The film slings together a good number of familiar plot devices for this genre – the ruthless and recklessly determined business owner; the cover-up and efforts made to minimise the threat by the town officials; the hero returned to town because of the girl and his Unfinished Business that caused him to lose his nerve. That said, the film enlivens these and makes the show come together reasonably well – moreover, without any need to throw in constant genre references or humour. The dinosaur effects vary between surprisingly good and the occasionally ropy, while those that come during the invasion of the town are the best the film has to offer. It certainly emerges better than the throwaway B-movie one expected going in.
The only quibble is the same that one has with both Evolution (2001) and Piranha (2010) – and that is how does an entire biosphere manage to exist in a single underground cave, which would be required to house species that stayed alive for millions of years and multiple generations, not to mention the need for an entire food chain for them to feed on? The amount of bones left by even a single one of the species over this period of time would have filled the cave several hundred times over.

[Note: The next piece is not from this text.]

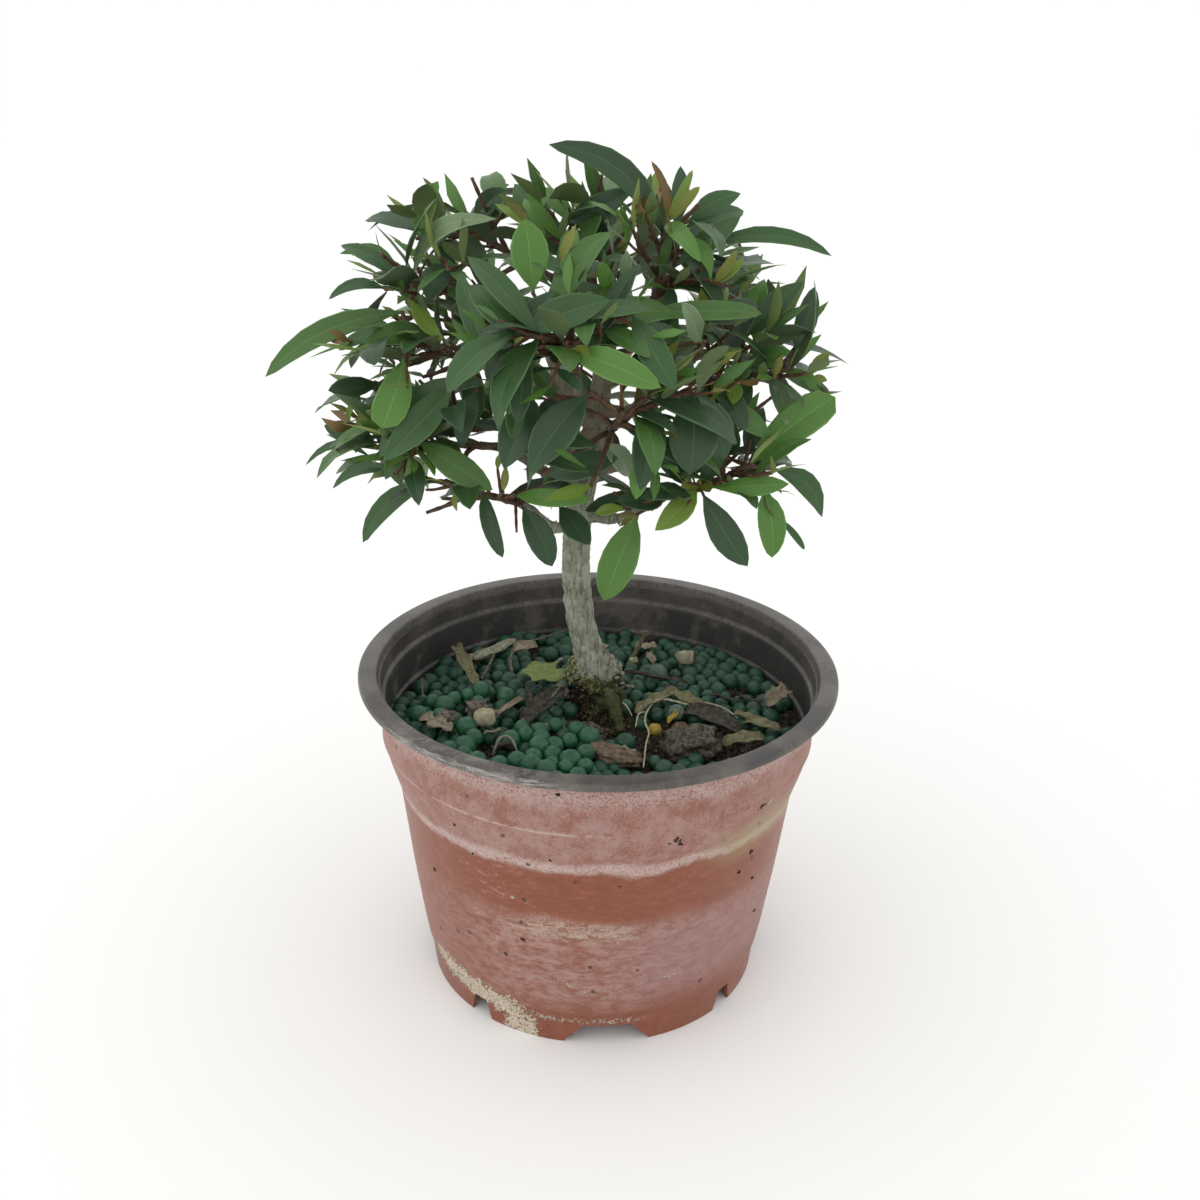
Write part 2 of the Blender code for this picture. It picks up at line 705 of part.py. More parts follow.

Cowboys vs. Dinosaurs was the third film for Ari Novak who had previously made two non-genre efforts and has since gone on to specialise in cute puppy films. Screenwriter/co-producer Anthony Fankhauser had produced a great many films for The Asylum, as well as directed 2012: Supernova (2009), Gacy House (2010), Shadow People (2011) and Jurassic Attack (2013).